Forging Excellence: The Architecture of Sustained Success

Takashi Kotegawa’s narrative transcends mere wealth accumulation. It represents a study in character development, systematic habit formation, and psychological mastery. He possessed no inherited advantages, no prestigious credentials, no privileged starting point. Instead, he combined raw determination, extreme patience, and an unshakeable commitment to continuous improvement.

His legacy exists not in headlines or public recognition but in the quiet example he established. For anyone aspiring to achieve results comparable to Kotegawa’s disciplined brilliance, several elements prove essential:

Study price action and technical analysis with genuine depth. Build real understanding, not surface-level familiarity. Commit to mastering the craft.

Construct a repeatable, robust trading system and execute it with religious consistency. Create rules and follow them regardless of emotional impulses or market noise.

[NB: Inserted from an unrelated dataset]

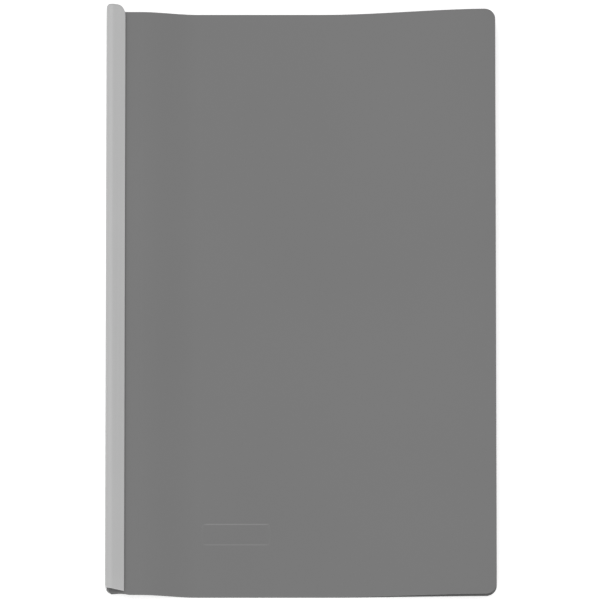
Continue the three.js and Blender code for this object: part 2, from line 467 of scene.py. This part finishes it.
def leaf_columns():
    """The upper leaf's columns: x, height over the bar's middle, and which are in the fold."""
    fold = fold_middle_line()
    strip = np.linspace(FOLD_START, CREASE - SCORE_WIDTH, STRIP_STEPS + 1)[1:]
    score = np.linspace(CREASE - SCORE_WIDTH, CREASE + SCORE_WIDTH, SCORE_STEPS + 1)[1:-1]
    flat = np.concatenate([strip, score, cover_columns()])
    x = np.concatenate([fold[:, 0], flat])
    height = np.concatenate([fold[:, 1], np.full(flat.shape, LEAF_OFFSET)])
    in_fold = np.arange(len(x)) < len(fold)
    return x, height, in_fold


def sheet_normals(x, height, in_fold):
    """The way out of the sheet at each column, in x and z: square to it in the fold, else up."""
    along = np.gradient(np.stack([x, height], axis=1), axis=0)
    along /= np.linalg.norm(along, axis=1)[:, None]
    along[0] = (0, 1)
    along[~in_fold] = (1, 0)
    return np.stack([-along[:, 1], along[:, 0]], axis=1)


def column_reach(x):
    """The middle of each column, and half of its length, in y."""
    half = COVER_HALF - corner_loss(x - CORNER_START, COVER_CORNER_RADIUS, COVER_CORNER_RADIUS)
    half -= FOLD_CHAMFER_Y * np.clip((fold_low.x + FOLD_CHAMFER_X - x) / FOLD_CHAMFER_X, 0, 1)
    trim = FOLD_TRIM * (1 - smoothstep(x, LIP_TIP, (MOUTH + CREASE) / 2))
    return COVER_MIDDLE + trim / 2, half - trim / 2


def leaf_height(x, y, front):
    """The height of the middle of a cover, or of the strip beside it."""
    if front:
        start = BAR_MID + LEAF_OFFSET
        rest = FRONT_REST
        share = (y - COVER_LOW) / (COVER_HIGH - COVER_LOW)
        lift = FRONT_LIFT_BOTTOM + (FRONT_LIFT_TOP - FRONT_LIFT_BOTTOM) * share
    else:
        start = BAR_MID - LEAF_OFFSET
        rest = BACK_REST
        lift = BACK_LIFT
    down = smoothstep(x, CREASE, CREASE + DESCENT)
    return start + (rest - start) * down + lift * smoothstep(x, MOUTH + LIFT_START, FORE_EDGE)


def score_relief(x):
    """The groove that is pressed into the sheet along its scored line."""
    across = np.abs(x - CREASE) / (SCORE_WIDTH / 2)
    return -SCORE_DEPTH * (1 - smoothstep(across, SCORE_FLOOR, 1))


def label_rim(x, y):
    """How far a point is up the embossed rim round the label's place, from 0 to 1."""
    radius = LABEL_CORNER_RADIUS - RIM_WIDTH / 2
    dx = np.abs(x - LABEL_X) - (LABEL_HALF_WIDTH - radius)
    dy = np.abs(y - LABEL_Y) - (LABEL_HALF_HEIGHT - radius)
    outside = np.hypot(np.maximum(dx, 0), np.maximum(dy, 0))
    distance = outside + np.minimum(np.maximum(dx, dy), 0) - radius
    return 1 - smoothstep(np.abs(distance), 0, RIM_WIDTH / 2)


def label_paleness(x, y):
    """The painted highlight on the label's rim, a paler grey where the rim catches the light: most
    along the rim's upper side.
    """
    long_sides = 1 - smoothstep(np.abs(x - LABEL_X), LABEL_HALF_WIDTH * FADE_START, LABEL_HALF_WIDTH)
    upper = smoothstep(y, LABEL_Y - LABEL_HALF_HEIGHT, LABEL_Y + LABEL_HALF_HEIGHT)
    across = SHORT_SIDE_SHARE + (1 - SHORT_SIDE_SHARE) * long_sides
    return label_rim(x, y) * across * (LOWER_SIDE_SHARE + (1 - LOWER_SIDE_SHARE) * upper)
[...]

Cut losses swiftly; allow winners to develop fully. Build asymmetry into your risk management framework.

Eliminate distractions with ruthless discipline. Simplify life to maximize focus on your core objective.

Measure success by process integrity rather than immediate profits. Focus on execution quality and let results follow naturally.

Maintain humility, embrace strategic silence, and preserve psychological sharpness. Avoid the ego trap that derails countless traders.

Takashi Kotegawa demonstrated that exceptional trading performance isn’t the product of innate genius or fortunate circumstance. Instead, it emerges through systematic effort, psychological discipline, and absolute commitment to mastering market mechanics. If you’re willing to invest comparable dedication and accept the demands of serious trading, a similar path remains available. The markets reward those who prepare extensively while others sleep, who remain composed while others panic, and who stay silent while others seek validation.